Early in World War II, despite all that was happening elsewhere, the British Government was concerned about the South. There was the possibility of Japan invading the Falkland Islands via the Drake Passage, the successes of German commerce raiders against Allied shipping in the Southern Ocean and the new claims by Argentina and Chile over territories that overlapped those of the Falkland Islands Dependencies.

In 1943, as part of what became Operation Tabarin, the Armed Merchant Cruiser (converted cruise liner) HMS Carnarvon Castle was sent South to search for evidence of German naval raiders, remove signs of Argentine possession and substitute British ones.

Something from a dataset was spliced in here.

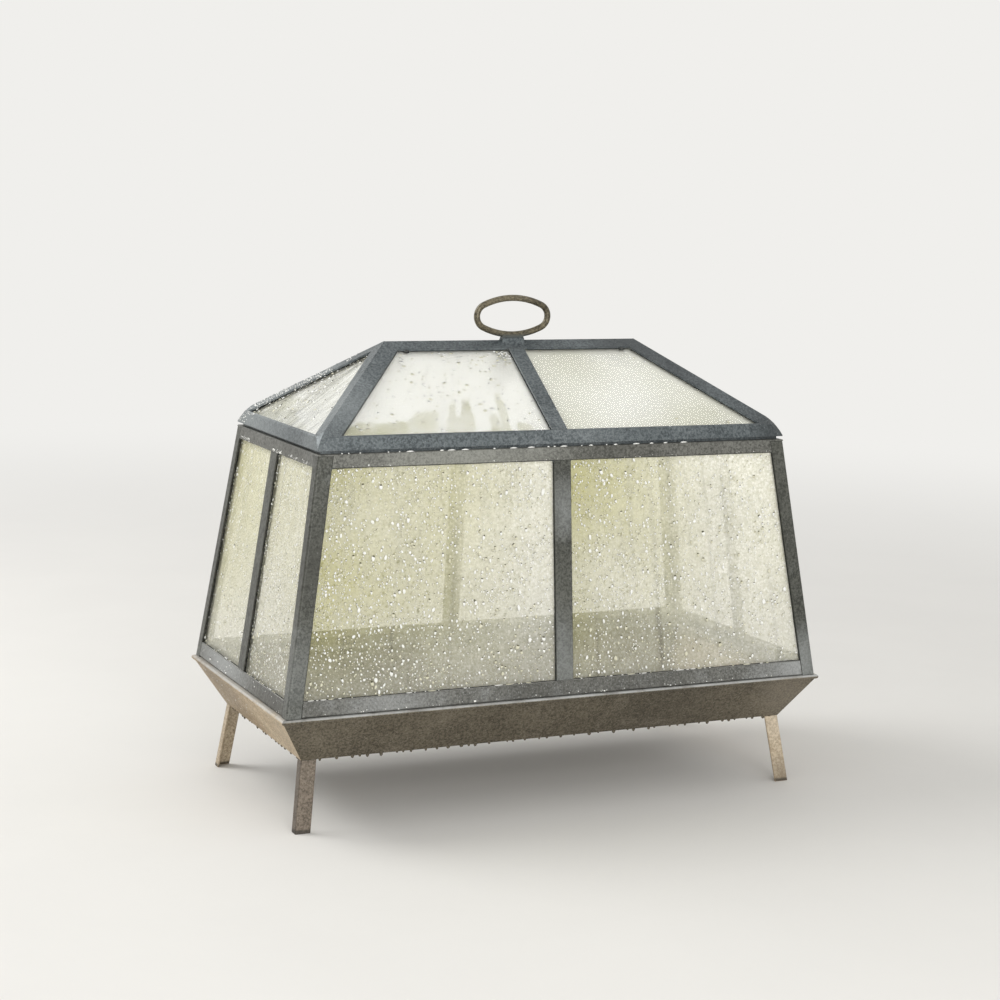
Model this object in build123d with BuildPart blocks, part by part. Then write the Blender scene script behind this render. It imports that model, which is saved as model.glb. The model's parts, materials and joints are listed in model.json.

After visiting Deception Island in the South Shetland Islands, she visited Signy Island (see pictures below) and then made a courtesy call to the Argentines at Orcadas Station.

L-R: Visit of the Caernavon Castle crew to Signy Island in 1943; The Union Jack raised on the Back Slope near the abandoned whaling station; Inspecting the Pumping Station and pipeline at Pumphouse Lake


L-R: View of the abandoned whaling station in Factory Cove in 1950’s; Remains of the processing factory and abandoned workboats; Detail view of the factory boilers.